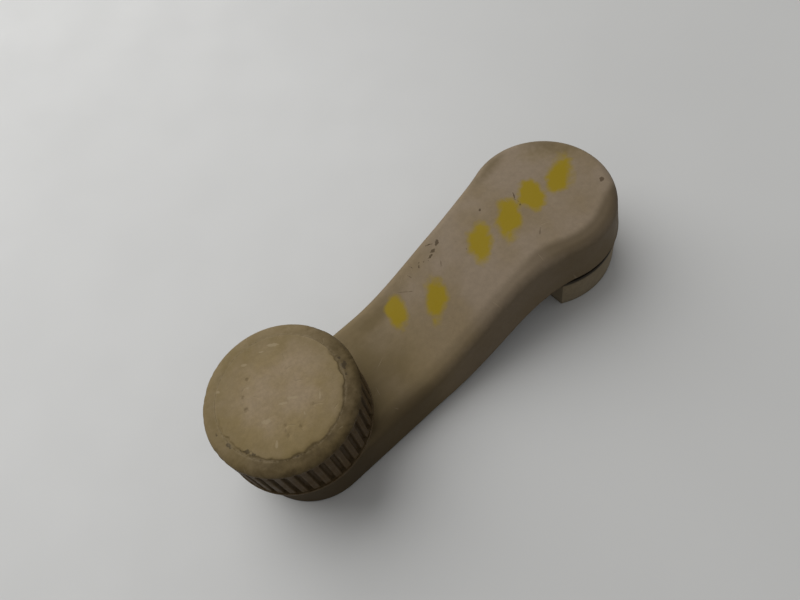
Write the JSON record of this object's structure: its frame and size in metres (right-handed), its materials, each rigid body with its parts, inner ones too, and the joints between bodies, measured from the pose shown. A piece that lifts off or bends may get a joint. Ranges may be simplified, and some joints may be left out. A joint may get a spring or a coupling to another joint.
{
  "type": "window crank handle",
  "caption": "Moulded window crank arm with a splined hub, a spring clip and a fluted round knob that turns on a riveted spindle.",
  "frame": {"origin": "on the hub axis at the door-side face, at the mouth of the drive socket", "axes": "+X from the hub to the knob, +Y across the arm, +Z away from the door along the hub and knob axes"},
  "size_m": [0.1297, 0.0436, 0.0356],
  "materials": {
    "arm_plastic": "worn satin moulded plastic",
    "carrier_plastic": "plain moulded plastic",
    "knob_plastic": "worn satin moulded plastic",
    "steel": "plain rolled steel",
    "spring_steel": "blued spring steel",
    "insert_metal": "die-cast metal",
    "bush_plastic": "smooth white plastic"
  },
  "bodies": {
    "handle": {"arm_cover": "arm_plastic", "arm_carrier": "carrier_plastic", "core_strip": "steel", "drive_insert": "insert_metal", "knob_spindle": "steel", "backing_washer": "steel", "thrust_washer": "bush_plastic", "wave_washer": "spring_steel", "retaining_ring": "spring_steel"},
    "clip": {"retaining_clip": "spring_steel"},
    "knob": {"knob_grip": "knob_plastic", "knob_cap": "knob_plastic", "knob_bush": "bush_plastic"}
  },
  "joints": [
    {"name": "knob_spin", "type": "hinge", "parent": "handle", "child": "knob", "pos_m": [0.0885, 0, 0.02], "axis": [0, 0, 1], "continuous": true},
    {"name": "clip_release", "type": "slide", "parent": "handle", "child": "clip", "axis": [1, 0, 0], "range_m": [0, 0.014]}
  ]
}
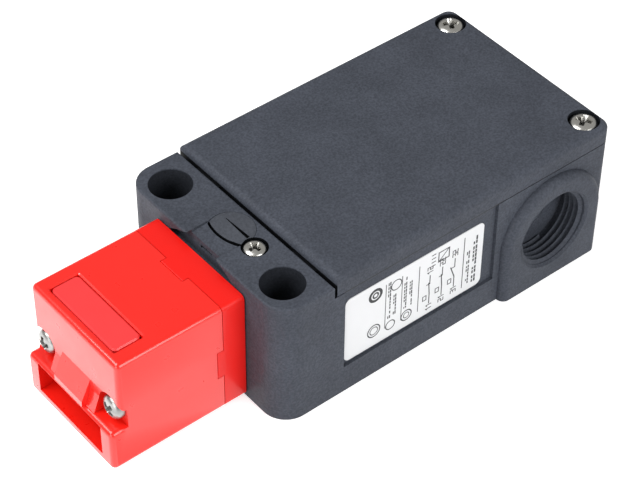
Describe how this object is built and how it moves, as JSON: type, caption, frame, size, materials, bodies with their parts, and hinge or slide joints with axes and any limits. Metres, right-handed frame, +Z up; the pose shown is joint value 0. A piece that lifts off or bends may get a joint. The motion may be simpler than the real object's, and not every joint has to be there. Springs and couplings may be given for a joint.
{
  "type": "tongue interlock switch",
  "caption": "Guard-locking tongue interlock switch with a slotted cam head, screwed cover, locking solenoid, auxiliary release and threaded conduit entries.",
  "frame": {"origin": "bottom centre of the overall box, on the mounting plane", "axes": "+X runs from the actuator head to the rear entry, +Z runs up from the mounting base to the cover, and the rating label faces -Y"},
  "size_m": [0.1332, 0.0602, 0.0362],
  "materials": {
    "charcoal_moulding": "Glass-filled charcoal-grey polymer with a fine even spark texture; edges a little shinier where handled",
    "red_enamel": "Glossy red enamel on die-cast zinc, very slight orange-peel",
    "red_plug_plastic": "Smooth red polymer plug, a little pinker than the enamel, with a satin sheen",
    "bright_screw": "Zinc-plated steel with light tool marks",
    "dark_steel": "Hardened steel, lightly oiled",
    "label_film": "Matt printed polyester film",
    "gasket_rubber": "Soft black nitrile rubber",
    "bronze_bush": "Sintered bronze",
    "contact_moulding": "Pale insulating moulding",
    "contact_metal": "Silver-faced brass strip",
    "spring_steel": "Bright spring wire",
    "bobbin_plastic": "Natural nylon",
    "coil_copper": "Enamelled copper wire under clear tape",
    "release_metal": "Charcoal-grey polymer disc, a little smoother than the housing"
  },
  "bodies": {
    "switch_body": {"housing": "charcoal_moulding", "rating_label": "label_film", "head_cap": "red_enamel", "head_base": "red_enamel", "head_seal": "gasket_rubber", "head_screws": "bright_screw", "cam_axle": "dark_steel", "rod_bush": "bronze_bush", "contact_block": "contact_moulding", "fixed_contacts": "contact_metal", "wire_clamps": "bright_screw", "terminal_screws": "bright_screw", "plunger_spring": "spring_steel", "block_screws": "bright_screw", "earth_clamp": "bright_screw", "earth_screw": "bright_screw", "solenoid_frame": "dark_steel", "coil_bobbin": "bobbin_plastic", "coil_winding": "coil_copper", "solenoid_screws": "bright_screw", "coil_terminal_block": "contact_moulding", "coil_terminal_screws": "bright_screw", "armature_spring": "spring_steel"},
    "cover": {"cover": "charcoal_moulding", "cover_gasket": "gasket_rubber", "cover_screws": "bright_screw"},
    "slot_plug": {"slot_plug": "red_plug_plastic"},
    "cam": {"cam_rotor": "dark_steel", "crank_pin": "dark_steel"},
    "plunger": {"head_plunger": "dark_steel", "push_rod": "dark_steel", "lock_collar": "dark_steel", "contact_carriage": "bobbin_plastic", "moving_contacts": "contact_metal", "contact_springs": "spring_steel", "spring_clip": "spring_steel"},
    "lock": {"armature": "dark_steel", "lock_bolt": "dark_steel", "release_link": "dark_steel"},
    "release_spindle": {"release_spindle": "dark_steel"},
    "release_cap": {"release_cap": "release_metal", "release_screw": "bright_screw"}
  },
  "joints": [
    {"name": "cover_hinge", "type": "hinge", "parent": "switch_body", "child": "cover", "pos_m": [-0.01572, 0, 0.0333], "axis": [0, -1, 0], "range_deg": [0, 45]},
    {"name": "slot_plug_slide", "type": "slide", "parent": "switch_body", "child": "slot_plug", "axis": [0, 0, 1], "range_m": [0, 0.012]},
    {"name": "cam_turn", "type": "hinge", "parent": "switch_body", "child": "cam", "pos_m": [-0.04913, 0, 0.0163], "axis": [0, -1, 0], "range_deg": [0, 60]},
    {"name": "plunger_slide", "type": "slide", "parent": "switch_body", "child": "plunger", "axis": [1, 0, 0], "range_m": [-0.004, 0], "stiffness_N_per_m": 800, "deforming": ["plunger_spring"]},
    {"name": "lock_slide", "type": "slide", "parent": "switch_body", "child": "lock", "axis": [0, 1, 0], "range_m": [0, 0.0032], "stiffness_N_per_m": 200, "deforming": ["armature_spring"]},
    {"name": "release_turn", "type": "hinge", "parent": "switch_body", "child": "release_spindle", "pos_m": [-0.02212, 0, 0.03], "axis": [0, 0, 1], "range_deg": [0, 90]},
    {"name": "release_cap_lift", "type": "slide", "parent": "switch_body", "child": "release_cap", "axis": [0, 0, 1], "range_m": [0, 0.012]}
  ],
  "couplings": [
    {"joint": "cam_turn", "follows": "plunger_slide", "rad_per_m": -261.8},
    {"joint": "release_turn", "follows": "lock_slide", "rad_per_m": 490.87}
  ]
}
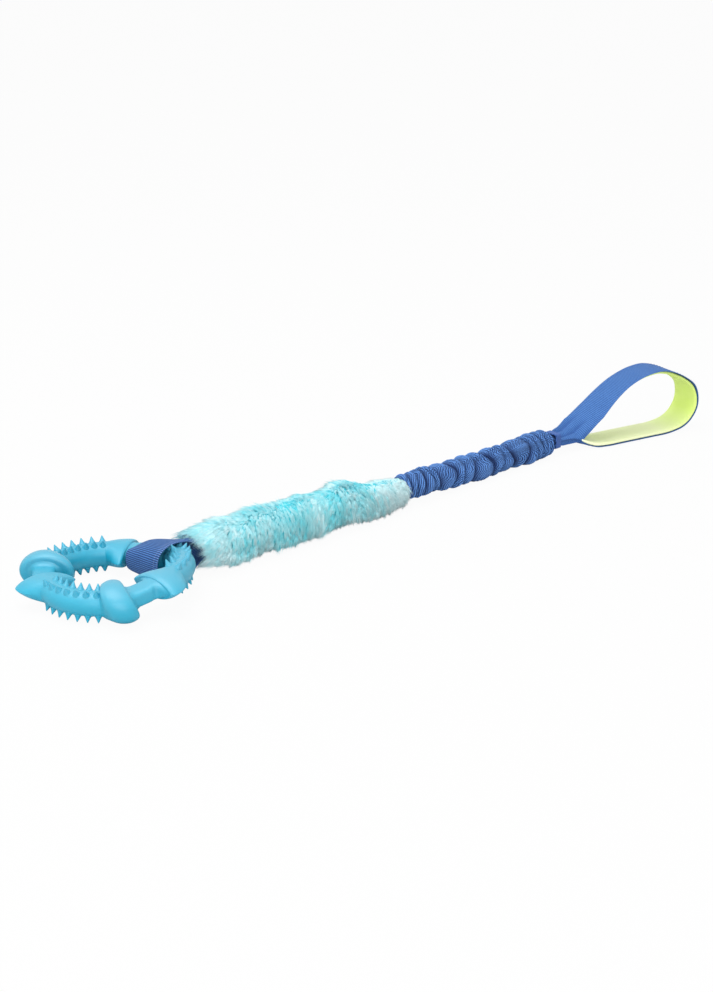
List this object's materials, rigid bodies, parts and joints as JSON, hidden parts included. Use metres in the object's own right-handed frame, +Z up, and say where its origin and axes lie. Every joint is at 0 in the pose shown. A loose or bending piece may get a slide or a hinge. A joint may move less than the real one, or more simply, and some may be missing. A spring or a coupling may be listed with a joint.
{
  "type": "bungee tug toy",
  "caption": "Tug toy with a moulded spiked chew ring on a webbing loop, a plush sleeve, a gathered elastic stretch section and a padded webbing hand loop.",
  "frame": {"origin": "centre of the footprint of the whole toy, on the floor that it lies on", "axes": "+X along the sleeve from the ring end to the hand loop, +Y across it, +Z up off the floor"},
  "size_m": [0.56, 0.1022, 0.0507],
  "materials": {
    "chew_ring": "moulded, satin",
    "ring_loop_webbing": "woven webbing, fine cross ribs",
    "ring_loop_stitching": "thread, matte",
    "sleeve_backing": "knitted, matte",
    "fur_sleeve": "plush pile, matte",
    "sleeve_gather_thread": "thread, matte",
    "cord_stitching_sleeve_end": "thread, matte",
    "elastic_cord": "elastic cord, satin",
    "bungee_cover": "gathered woven webbing, fine ribs",
    "neck_stitching": "thread, matte",
    "handle_webbing": "woven webbing, fine cross ribs",
    "handle_padding": "neoprene lining, smooth matte",
    "handle_stitch_row_left": "thread, matte",
    "handle_stitch_row_right": "thread, matte"
  },
  "bodies": {
    "sleeve": {"fur_sleeve": "fur_sleeve", "sleeve_backing": "sleeve_backing", "sleeve_gather_thread": "sleeve_gather_thread", "ring_loop_stitching": "ring_loop_stitching", "cord_stitching_sleeve_end": "cord_stitching_sleeve_end"},
    "ring_loop": {"ring_loop_webbing": "ring_loop_webbing"},
    "ring": {"chew_ring": "chew_ring"},
    "bungee": {"bungee_cover": "bungee_cover", "elastic_cord": "elastic_cord"},
    "neck": {"neck_stitching": "neck_stitching"},
    "handle": {"handle_webbing": "handle_webbing", "handle_padding": "handle_padding", "handle_stitch_row_left": "handle_stitch_row_left", "handle_stitch_row_right": "handle_stitch_row_right"}
  },
  "joints": [
    {"name": "loop_flex", "type": "hinge", "parent": "sleeve", "child": "ring_loop", "pos_m": [-0.15923, -0.00403, 0.01607], "axis": [0.342, 0.9397, 0], "range_deg": [-45, 50], "deforming": ["ring_loop_webbing"]},
    {"name": "ring_swing", "type": "hinge", "parent": "ring_loop", "child": "ring", "pos_m": [-0.18648, 0.00589, 0.01377], "axis": [-0.0663, 0.9978, 0], "range_deg": [-60, 60]},
    {"name": "bungee_bend", "type": "hinge", "parent": "sleeve", "child": "bungee", "pos_m": [0.00077, -0.00403, 0.01607], "axis": [0.0174, -0.9998, 0], "range_deg": [-50, 60], "deforming": ["elastic_cord", "bungee_cover"]},
    {"name": "bungee_stretch", "type": "slide", "parent": "bungee", "child": "neck", "axis": [0.9998, 0.0174, 0], "range_m": [0, 0.15], "stiffness_N_per_m": 400, "deforming": ["bungee_cover", "elastic_cord"]},
    {"name": "handle_fold", "type": "hinge", "parent": "neck", "child": "handle", "pos_m": [0.16275, -0.0012, 0.00997], "axis": [-0.196, -0.9806, 0], "range_deg": [-60, 75], "deforming": ["handle_webbing"]}
  ]
}
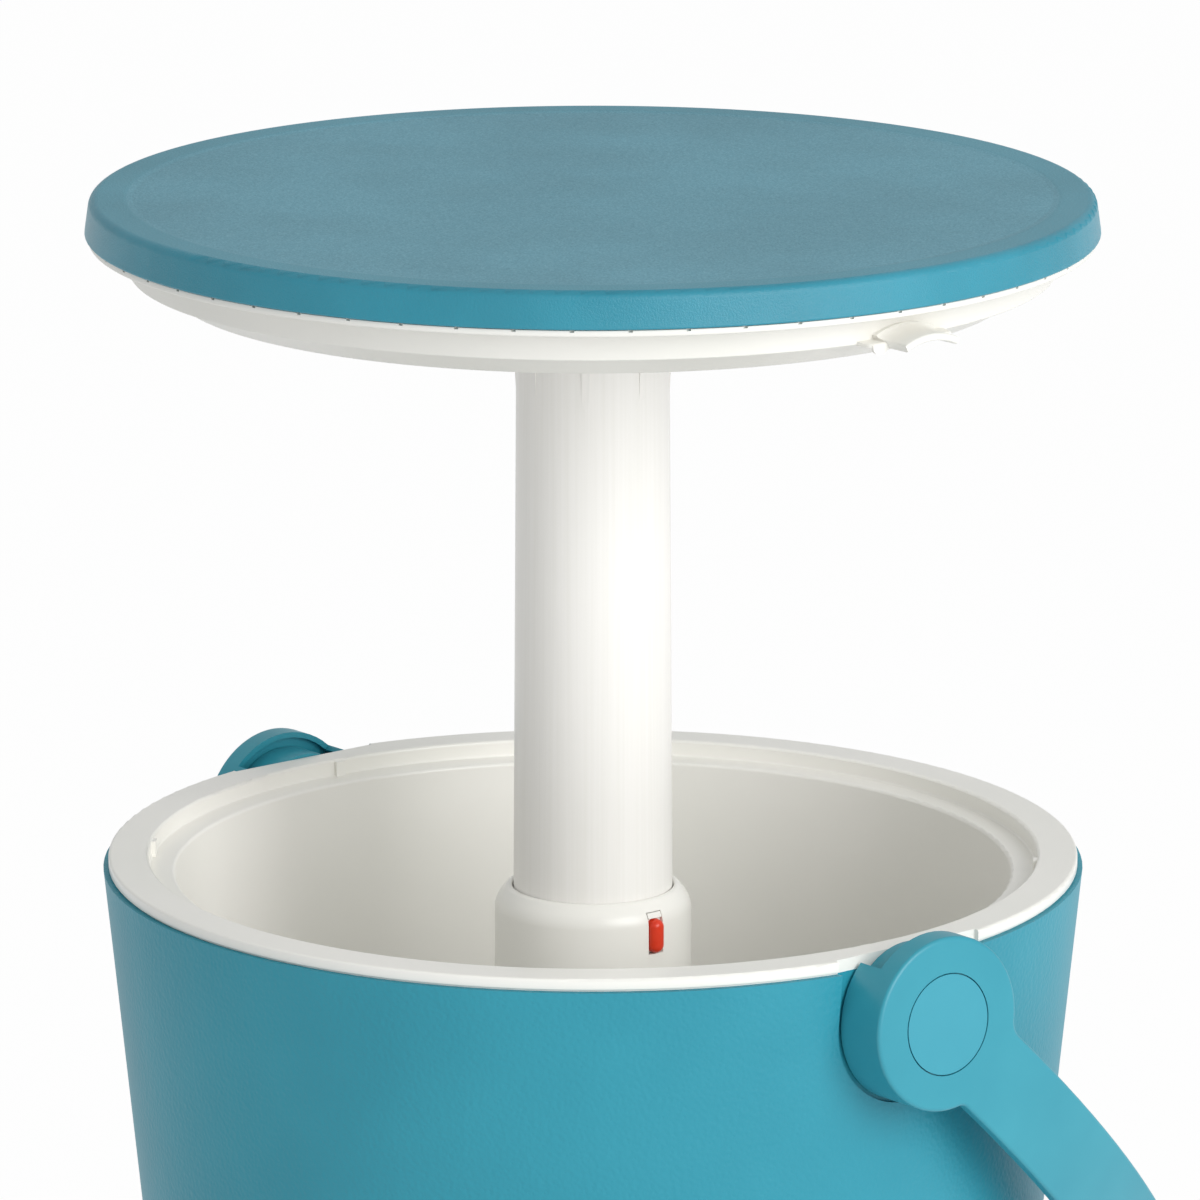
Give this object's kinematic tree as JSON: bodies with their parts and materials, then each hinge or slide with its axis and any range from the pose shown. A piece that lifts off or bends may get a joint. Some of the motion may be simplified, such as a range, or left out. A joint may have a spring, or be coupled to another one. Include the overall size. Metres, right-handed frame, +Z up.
{
  "type": "cooler table with lid",
  "caption": "Insulated drinks bucket with a carrying handle, whose round lid rises on a central column to make a small side table.",
  "frame": {"origin": "centre of the base on the floor", "axes": "+Z up along the column, +X towards the release button and the front handle pivot, +Y towards the side where the handle hangs"},
  "size_m": [0.3772, 0.3553, 0.5847],
  "materials": {
    "shell_plastic": "matte",
    "table_plastic": "matte",
    "handle_plastic": "satin",
    "liner_plastic": "gloss",
    "column_plastic": "satin",
    "nylon": "satin",
    "button_plastic": "satin",
    "foam": "matte",
    "rubber": "matte",
    "steel": "satin"
  },
  "bodies": {
    "bucket": {"outer_shell": "shell_plastic", "anti_slip_mat": "rubber", "inner_liner": "liner_plastic", "insulation_foam": "foam", "guide_tube": "liner_plastic", "tube_screws": "steel", "guide_bush": "nylon", "guide_collar": "liner_plastic", "pivot_hub_front": "handle_plastic", "pivot_hub_rear": "handle_plastic", "hub_screws": "steel", "pivot_washers": "steel", "pivot_screws": "steel"},
    "table": {"table_top": "table_plastic", "lid_tray": "liner_plastic", "lid_foam": "foam", "table_screws": "steel", "column": "column_plastic", "column_screws": "steel", "column_foot": "nylon", "foot_screws": "steel"},
    "handle": {"handle": "handle_plastic", "pivot_cap_front": "handle_plastic", "pivot_cap_rear": "handle_plastic"},
    "button": {"release_button": "button_plastic", "button_carrier": "liner_plastic", "latch_plate": "steel", "button_springs": "steel"}
  },
  "joints": [
    {"name": "table_lift", "type": "slide", "parent": "bucket", "child": "table", "axis": [0, 0, 1], "range_m": [-0.2083, 0]},
    {"name": "handle_swing", "type": "hinge", "parent": "bucket", "child": "handle", "pos_m": [0, 0, 0.3268], "axis": [1, 0, 0], "range_deg": [0, 110]},
    {"name": "button_press", "type": "slide", "parent": "bucket", "child": "button", "axis": [-1, 0, 0], "range_m": [0, 0.002], "stiffness_N_per_m": 900, "springref_m": -0.001, "deforming": ["button_springs"]}
  ]
}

================

### Instructions for the task:
Pull every line containing "pose" out of the data above.

### Expected answer:
Write the JSON record of this object's structure: its frame and size in metres (right-handed), its materials, each rigid body with its parts, inner ones too, and the joints between bodies, measured from the pose shown. A piece that lifts off or bends may get a joint. Ranges may be simplified, and some joints may be left out. A joint may get a spring or a coupling to another joint.
Describe how this object is built and how it moves, as JSON: type, caption, frame, size, materials, bodies with their parts, and hinge or slide joints with axes and any limits. Metres, right-handed frame, +Z up; the pose shown is joint value 0. A piece that lifts off or bends may get a joint. The motion may be simpler than the real object's, and not every joint has to be there. Springs and couplings may be given for a joint.
List this object's materials, rigid bodies, parts and joints as JSON, hidden parts included. Use metres in the object's own right-handed frame, +Z up, and say where its origin and axes lie. Every joint is at 0 in the pose shown. A loose or bending piece may get a slide or a hinge. A joint may move less than the real one, or more simply, and some may be missing. A spring or a coupling may be listed with a joint.
Give this object's kinematic tree as JSON: bodies with their parts and materials, then each hinge or slide with its axis and any range from the pose shown. A piece that lifts off or bends may get a joint. Some of the motion may be simplified, such as a range, or left out. A joint may have a spring, or be coupled to another one. Include the overall size. Metres, right-handed frame, +Z up.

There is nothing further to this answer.